The police report in the De Tijd daily shows that as early as February 2015, the force were in possession of phone records linking known terrorist suspects with Salah Abdeslam, allegedly the sole surviving member of the extremist team that attacked Paris in November 2015.
The information however was not handled, due to lack of investigators, De Tijd cites the report as saying. Of the 13 missed chances for Belgian police to catch some of the Paris attackers, six were due to staffing shortages, the secret report said.
Also left ignored by police until after the tragedy was a request from Spanish authorities for more information on Salah’s older brother Brahim Abdeslam after he journeyed to Spain in March 2015. Eight months after that visit, Brahim would blow himself up in a Paris cafe on the night of the massacre.
The Abdeslams, as well as several others involved in the attacks, are from the gritty district of Molenbeek in Brussels.

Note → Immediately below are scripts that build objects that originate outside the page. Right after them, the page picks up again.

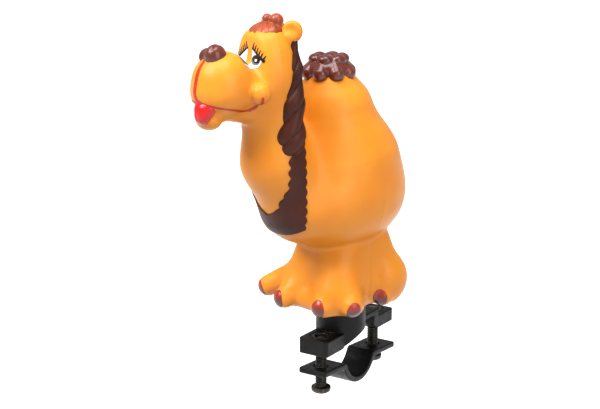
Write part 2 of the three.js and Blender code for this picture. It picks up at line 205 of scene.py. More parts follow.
def lattice_values(shape, low, counts, cell):
    """The shape's value at each lattice point. A block far from the surface takes its middle's value."""
    blocks = [-(-count // BLOCK) for count in counts]
    middles = (np.indices(blocks).reshape(3, -1) + 0.5) * BLOCK * cell + low[:, None]
    coarse = shape(middles.astype(np.float32)).reshape(blocks)

    def spread(grid):
        for axis in range(3):
            grid = grid.repeat(BLOCK, axis)
        return grid[: counts[0], : counts[1], : counts[2]]

    values = spread(coarse).astype(np.float32)
    wanted = np.argwhere(spread(np.abs(coarse) < BLOCK * cell * NEAR_BLOCKS))
    for start in range(0, len(wanted), CHUNK):
        some = wanted[start : start + CHUNK].T
        values[tuple(some)] = shape((some * cell + low[:, None]).astype(np.float32))
    return values


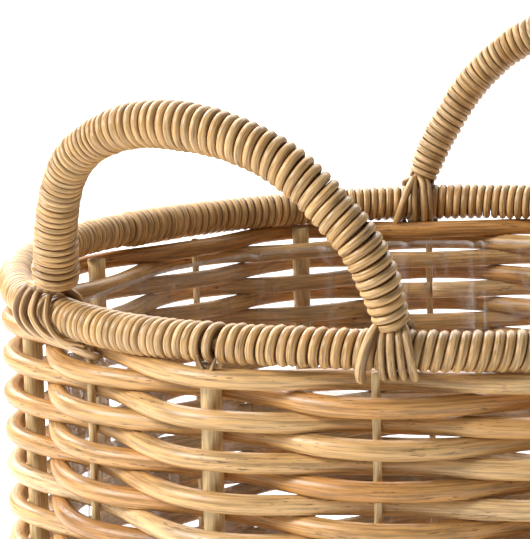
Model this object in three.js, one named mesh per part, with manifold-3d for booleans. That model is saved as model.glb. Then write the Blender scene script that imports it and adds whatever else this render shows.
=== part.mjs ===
// Round woven rattan planter basket: two-strand plain weave on sixteen upright stakes, a cane-wrapped rim hoop, two
// cane-wrapped arch handles whose core canes splay over the rim, a slatted base in a foot hoop, and a lift-out film liner.
// Millimetres, +Z up. The origin is on the floor at the basket's centre. Bearings are measured in degrees from -Y
// towards -X, so 0 is the front of the basket and 90 its left side.
import * as THREE from 'three';
import { mergeVertices } from 'three/addons/utils/BufferGeometryUtils.js';
import Module from 'manifold-3d';

// ---- driving dimensions ----
const RIM_R = 212;            // rim hoop centreline radius
const RIM_TUBE_R = 9;         // wrapped rim, outside radius
const RIM_CORE_R = 4.6;       // bare rim hoop
const WRAP_FIT = 0.35;        // gap between a core and the wrapping on it
const WRAP_LENGTHS = 4;       // lengths of cane that wrap the rim, end to end
const WRAP_START = 29;        // bearing of the first joint between two lengths
const WRAP_GAP_DEG = 0.35;    // gap between one wrapping length and the next

const FOOT_R = 8;             // foot hoop tube radius
const ROWS = 32;              // weave rows
const ROW_PITCH = 9;          // height of one row
const WEAVER_R = 4.25;        // weaver half height
const ROW1_BELOW_RIM = 14.3;  // top row's centre below the rim centreline
const FOOT_TO_ROW = 0.4;      // gap between the foot hoop and the lowest row

const STAKE_THICK_R = 4.85;
const STAKE_THIN_R = 1.95;
const STAKE_CIRCLE_R = 208.6; // stake circle radius; the wall is upright
const PASS_GAP = 0.35;        // gap between a weaver and the stake that it passes
// bearing of each stake; thick and thin ones take turns, and the first is thin
const STAKES = [8.4, 29.5, 51, 72.3, 94.5, 116.2, 137.7, 156.6, 177.2, 201.1, 225, 248.9, 272.8, 296.7, 320.6, 344.5];
const POLE_STEPS = 42;        // stakes passed by one weaver pole before the next pole takes over
const STEP_FROM = 11;         // the weave steps down two rows from this stake on, counted from 0
const STEP_BAYS = 4;          // over this many gaps between stakes

const HANDLE_R = 9.7;         // wrapped handle, outside radius
const HANDLE_CORE_R = 5;      // bundle of core canes
const STRAND_R = 1.9;         // one core cane where it crosses the rim
const STRAND_FIT = 0.7;       // gap between the strands and the wrapped rim

const SLAT_R = 4.85;
const SLATS = 11;
const SLAT_PITCH = 34;
const BATTEN_X = 60;

const FILM = 0.4;             // film thickness
const FILM_CORNER = 2.5;      // bevel between the film's base and its wall
const FILM_TOP_BELOW_RIM = 22;
const FILM_FIT = 0.7;         // gap between the film and the inside of the weave

// ---- derived heights ----
const ROW_LAST_Z = 2 * FOOT_R + FOOT_TO_ROW + WEAVER_R;
const ROW1_Z = ROW_LAST_Z + (ROWS - 1) * ROW_PITCH;
const RIM_Z = ROW1_Z + ROW1_BELOW_RIM;
const rad = (d) => d * Math.PI / 180;
const at = (deg, r, z) => new THREE.Vector3(-r * Math.sin(rad(deg)), -r * Math.cos(rad(deg)), z);

// ---- colours ----
const CANE = { color: 0xd8ae74, roughness: 0.45, metalness: 0 };
const POLE = { color: 0xc08a4c, roughness: 0.5, metalness: 0 };
const STAKE = { color: 0xb07a40, roughness: 0.55, metalness: 0 };
const CORE = { color: 0xcaa064, roughness: 0.6, metalness: 0 };
const CLEAR = { color: 0xeef2f2, roughness: 0.15, metalness: 0, transparent: true, opacity: 0.3 };

const basket = new THREE.Group();
function add(name, geometry, look) {
  const mesh = new THREE.Mesh(geometry, new THREE.MeshStandardMaterial(look));
  mesh.name = name;
  basket.add(mesh);
  return mesh;
}

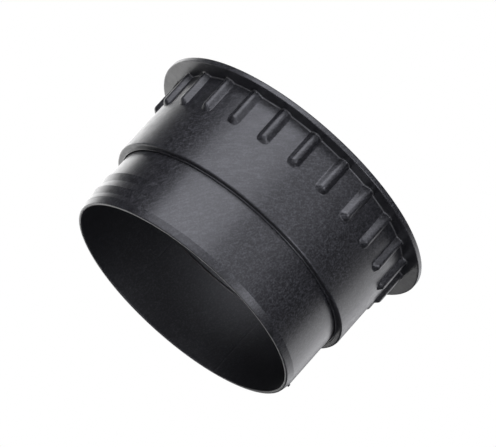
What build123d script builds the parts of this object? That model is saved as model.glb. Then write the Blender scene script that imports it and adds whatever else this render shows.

Salah Abdeslam has also been linked to several extremists directly involved in the bomb attacks in Brussels on March 22 this year.
Earlier leaks of the report said that Molenbeek police warned higher ups that the Abdeslam brothers had been radicalised with links to Paris attacks ringleader Abdelhamid Abaaoud, who was already known as an important figure from IS.
But the information was never followed up, the report said.
Many of the details of the report have previously leaked to the media, but De Tijd said it was now completed.
The final report now goes to a special commission at Belgian parliament tasked with improving the country’s response to terrorism.